Each day this week, the staff of The Dissolve will pick an underrated horror film for your Halloween-related viewing pleasure. Today, Noel Murray recommends David Cronenberg’s Stephen King adaptation The Dead Zone:
Matt Singer: With all of horror-dom at your fingertips, Noel, why did you choose The Dead Zone?
Noel Murray: A couple of reasons. First off, while it’s generally well-regarded (or at least not disliked), The Dead Zone isn’t considered one of David Cronenberg’s best, for reasons I understand. It doesn’t have the personal vision or surreal gore effects of Cronenberg’s “body horror” classics, and is really more of a Stephen King film than a Cronenberg film. But as someone who fondly remembers the roughly three-year period—from about age 14 to 16—when I started reading King and had a decade’s worth of novels and short stories to plow through, the experience of watching The Dead Zone more closely approximates the experience of reading one of those books than any other King adaptation of its era. Cronenberg and screenwriter Jeffrey Boam leave a lot out, but for such an episodic novel, they hit more of the high points that most.
Matt: What does it capture about reading a King book that other adaptations get wrong?
Noel: There’s a richness to King’s work that a lot of the 1980s adaptations miss in their rush to get straight to the killer dogs and pyrokinetic kids. The Dead Zone is a tragic character study about a man who suffers a string of misfortunes, beginning with him getting into a car accident and falling into a coma on the night when he should’ve been sleeping with his girlfriend for the first time. And it’s also a portrait of the political culture of the 1970s, and a look at life in a couple of different communities in Maine. Cronenberg and Boam fit all of that in, making a movie that in only 103 minutes follows a long arc, and shows a lot of different modes: straight horror, science-fiction, political thriller, and doomed romance.
Matt: It’s not shocking that they later turned the material into a television show. Cronenberg’s movie version almost feels like the pilot of a TV series, with all of the various episodes, subplots, and side characters. Is that the way the book is as well?
Noel: Yes, but that’s also the case with most of King’s novels back then. Maybe it’s because he was writing so quickly, and had so many ideas pouring out of him, but I frequently love King’s writing for the long stretches that have very little to do with the premise. (My favorite is Cujo’s subplot about making commercials for cereal, which takes up about a third of the book as I recall.)
What makes the movie of The Dead Zone so enjoyable, though, is that it never seems choppy. Even though the main antagonist of the film—Martin Sheen’s oily, unhinged politician Greg Stillson—isn’t properly introduced until about halfway through, the movie doesn’t feel like just a bunch of stuff that happens to Christopher Walken’s clairvoyant hero Johnny Smith. It feels fateful. There’s a dark inevitability to what happens, and some hard irony in the idea of this man who can warn others and save lives, but can’t really save himself.

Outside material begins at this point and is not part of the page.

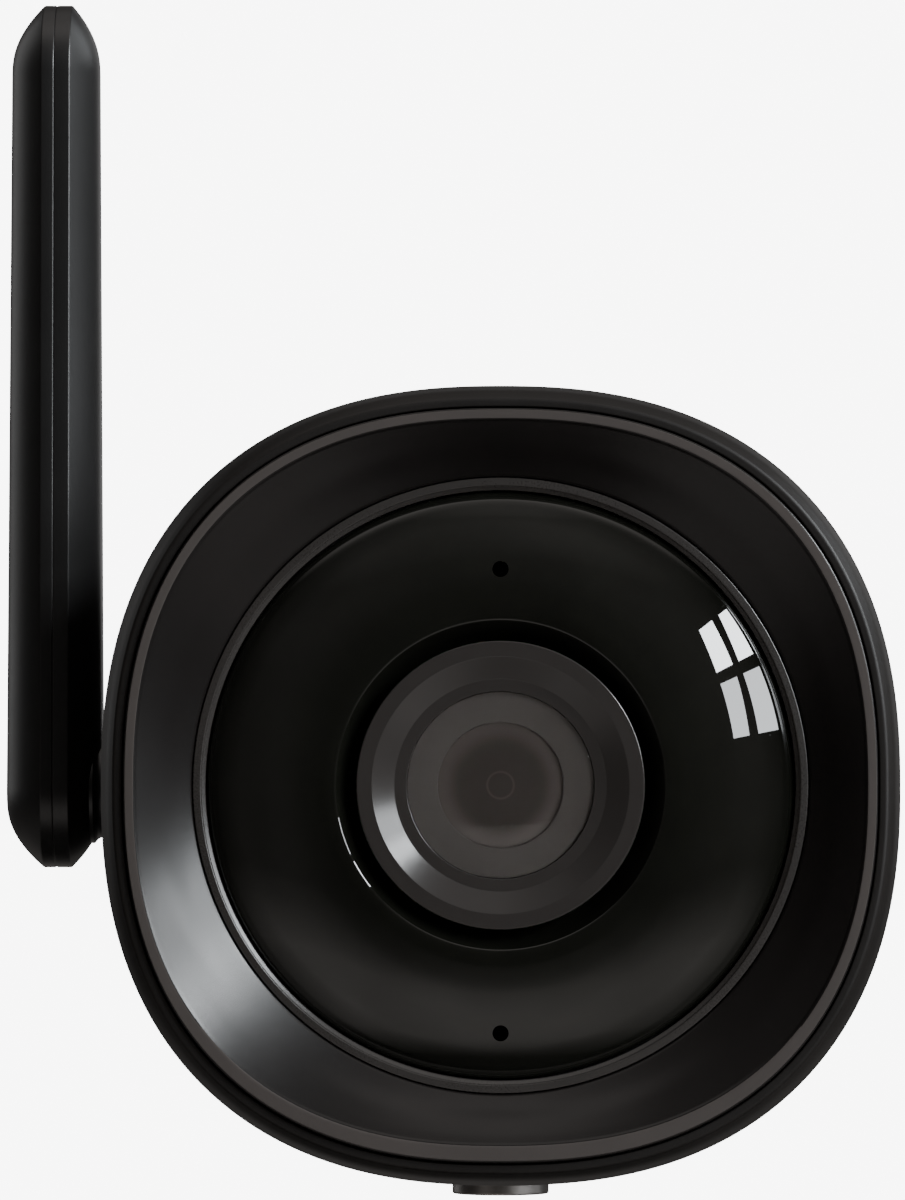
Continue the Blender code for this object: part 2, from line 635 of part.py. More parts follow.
def antenna_inner_shell():
    """The half shell with the knuckle that turns in the housing's side."""
    shell = paddle_shell("antenna_inner_shell", 1, 2.2)
    profile = ((LAND_X, -12.0), (LAND_X, 1.6), (LAND_X + 1.3, 6.0), (-30.0, 6.0), (-30.0, -12.0))
    outline = [PIVOT_AXIS[0] + Vector((x, 0, z)) for x, z in profile]
    cut(shell, prism("knuckle_land", outline, Y * -12, Y * 12))
    add(shell, rod("knuckle", PIVOT_AXIS, KNUCKLE_RADIUS, LAND_X - 0.7, KNUCKLE_END_X, sides=BARREL_SIDES))
    groove = [(KNUCKLE_RADIUS - 1.0, -36.7), (8.0, -36.7), (8.0, -34.9), (KNUCKLE_RADIUS - 1.0, -34.9)]
    cut(shell, loft("seal_groove", PIVOT_AXIS, groove, None, BARREL_SIDES))
    cut(shell, rod("knuckle_hole", PIVOT_AXIS, SHAFT_RADIUS + GAP, -45.0, -30.0))


def antenna_fittings():
    """The aerial strip, the hollow shaft the antenna turns on, its seal and its retaining clip."""
    low, high = (PADDLE_X - 0.4, PIVOT_DEPTH - 4.5, 8.0), (PADDLE_X + 0.4, PIVOT_DEPTH + 4.5, 72.0)
    block("antenna_element", low, high, "circuit_board", pivot_origin())
    shaft = [(1.5, -44.5), (3.6, -44.5), (3.6, -43.8), (SHAFT_RADIUS, -43.8), (SHAFT_RADIUS, -28.6), (2.1, -28.6),
             (2.1, -27.9), (SHAFT_RADIUS, -27.9), (SHAFT_RADIUS, -27.2), (1.5, -27.2)]
    loft("pivot_shaft", PIVOT_AXIS, shaft, "steel", SMALL_SIDES, origin=pivot_origin())
    seal = []
    for step in range(8):
        angle = math.radians(22.5 + 45 * step)
        seal.append((4.65 + 0.42 * math.cos(angle), -35.8 + 0.55 * math.sin(angle)))
    loft("pivot_oring", PIVOT_AXIS, seal, "rubber", BARREL_SIDES, origin=pivot_origin())
    clip = [(2.3, -28.4), (4.2, -28.4), (4.2, -28.1), (2.3, -28.1)]
    loft("pivot_clip", PIVOT_AXIS, clip, "steel", SMALL_SIDES, origin=pivot_origin())


def build():
    clear_scene()
    main_housing()
    front_bezel()
    cover_ring()
    front_cover()
    front_gasket()
    lens_bezel()
    lens_stack()
    filter_unit()
    sensor_group()
    infrared_ring()
    main_electronics()
    card_and_button()
    ribbon_cable()
    coax_lead()
    rear_cap()
    rear_fittings()
    mount_insert()
    card_door()
    antenna_inner_shell()
    paddle_shell("antenna_outer_shell", -1, 1.3)
    antenna_fittings()


build()
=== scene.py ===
"""Looks of the security camera: fine shells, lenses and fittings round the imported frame.

Lengths are in millimetres until MM turns them into metres. A place is written (x, depth, height):
depth runs back from the front face, and height up from the lens axis. The lens looks along -Y.
"""
import json
import math

import bmesh
import bpy
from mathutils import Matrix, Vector


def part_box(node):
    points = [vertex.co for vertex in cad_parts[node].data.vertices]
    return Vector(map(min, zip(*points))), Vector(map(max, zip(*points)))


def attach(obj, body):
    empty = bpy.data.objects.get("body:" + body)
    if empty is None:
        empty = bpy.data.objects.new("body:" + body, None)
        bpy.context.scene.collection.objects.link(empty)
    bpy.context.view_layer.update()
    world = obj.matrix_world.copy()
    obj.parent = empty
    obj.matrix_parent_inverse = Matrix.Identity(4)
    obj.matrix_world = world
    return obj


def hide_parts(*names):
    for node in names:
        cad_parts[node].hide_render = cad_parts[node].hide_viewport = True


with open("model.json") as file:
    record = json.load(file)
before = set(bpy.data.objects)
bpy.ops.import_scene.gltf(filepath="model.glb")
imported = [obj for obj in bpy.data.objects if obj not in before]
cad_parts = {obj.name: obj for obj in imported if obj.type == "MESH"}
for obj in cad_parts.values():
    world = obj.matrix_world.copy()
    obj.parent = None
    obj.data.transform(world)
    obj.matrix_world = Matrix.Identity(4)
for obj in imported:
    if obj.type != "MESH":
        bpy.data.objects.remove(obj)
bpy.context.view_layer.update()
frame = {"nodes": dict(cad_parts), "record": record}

MM = 0.001
X, Y, Z = Vector((1, 0, 0)), Vector((0, 1, 0)), Vector((0, 0, 1))


def box_mm(node):
    low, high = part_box(node)
    return low / MM, high / MM


def centre_mm(node):
    low, high = box_mm(node)
    return (low + high) / 2


# ---- Places and sizes, read from the frame ----
BEZEL_LOW, BEZEL_HIGH = box_mm("front_bezel")
FRONT_Y = BEZEL_LOW.y
LENS_Z = (BEZEL_LOW.z + BEZEL_HIGH.z) / 2
RIM_HALF = (BEZEL_HIGH.x - BEZEL_LOW.x) / 2
BEZEL_LENGTH = BEZEL_HIGH.y - BEZEL_LOW.y
HOUSING_LOW, HOUSING_HIGH = box_mm("main_housing")
HOUSING_FRONT = HOUSING_LOW.y - FRONT_Y
HOUSING_HALF = HOUSING_HIGH.x
SQUARENESS = 2.385  # superellipse exponent of the housing's rounded square


def round_size(node):
    """A round node's radius, and the depths of its front and its back."""
    low, high = box_mm(node)
    return (high.x - low.x) / 2, low.y - FRONT_Y, high.y - FRONT_Y


CAP_HIGH = box_mm("rear_cap")[1]
REAR_DEPTH = CAP_HIGH.y - FRONT_Y
CAP_HALF = CAP_HIGH.x

COVER_RADIUS, COVER_CREST, COVER_BACK = round_size("front_cover")
RING_RADIUS, RING_FRONT, RING_BACK = round_size("cover_ring")
SHROUD_RADIUS, SHROUD_FRONT, SHROUD_BACK = round_size("lens_bezel")
WINDOW_HIGH = box_mm("lens_window")[1]
UPPER_PINHOLE = centre_mm("microphone").z - LENS_Z
LOWER_PINHOLE = centre_mm("light_sensor").z - LENS_Z

PIVOT = centre_mm("pivot_oring")
PADDLE_LOW, PADDLE_HIGH = box_mm("antenna_outer_shell")
ELEMENT = centre_mm("antenna_element")
HINGE = centre_mm("hinge_pin")
HINGE_DEPTH = HINGE.y - FRONT_Y
DOOR_LOW, DOOR_HIGH = box_mm("card_cover")
INSERT_HIGH = box_mm("mount_insert")[1]
INLET = centre_mm("power_socket")
SPEAKER = centre_mm("speaker")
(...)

Matt: Walken is really great in the movie. Some of his line readings are very Walkenesque—like the classic “The ICE is gonna BREAK!”—but he hadn’t veered into self-parody yet.
Noel: Walken’s a perfect Johnny. The way he carries himself as an actor, he always seems not quite of this world. I suppose someone could argue that it’d make more sense for a more “normal” actor to play Johnny, because that would heighten the tragedy of him never getting together with his true love Sarah (played here by Brooke Adams, who made a career of playing the girl-next-door-who-got-away). It’s hard to imagine the version of Johnny and Sarah in Cronenberg’s Dead Zone ever living happily ever after. But I like that. It’s sadder for Johnny that he’s such a misfit, saddled with a gift that he never wanted.
Matt: I just rewatched the movie last week, and I had a great time revisiting it. The one thing I wasn’t crazy about this time around, though, was Martin Sheen’s character and performance. As you mentioned, he pops up out of nowhere towards the end of the movie, and he’s so over-the-top evil it’s hard to believe anyone would buy his act. Does Sheen bug you too, or are you ready to go to bat for Greg Stillson?
Noel: Without getting too political here, I might buy his Stillson more now than I would’ve in 1983. There are a lot of elected officials out there today who baffle me. But yeah, I’ll grant that Sheen’s performance is too jagged. Mainly, it’s hard to believe that Sarah would want to work for him. But I think the performance is justified to some extent by what Anthony Zerbe’s wealthy character Roger Stuart says about Stillson: that he has to be nice to him in case he wins.
There’s a sense in The Dead Zone that people just go along with the norm. That’s how the Castle Rock Killer is able to operate so effectively, too. Johnny’s the one who can see how things are, and he wants like hell not to have to act on what he knows.
Matt: Do you have a favorite scary moment from the film?
Noel: Scissor-mouth, man. Deputy Dodd setting up his scissors and then lowering his head toward them. That’s the most Cronenbergian moment in the film too. Probably not coincidentally.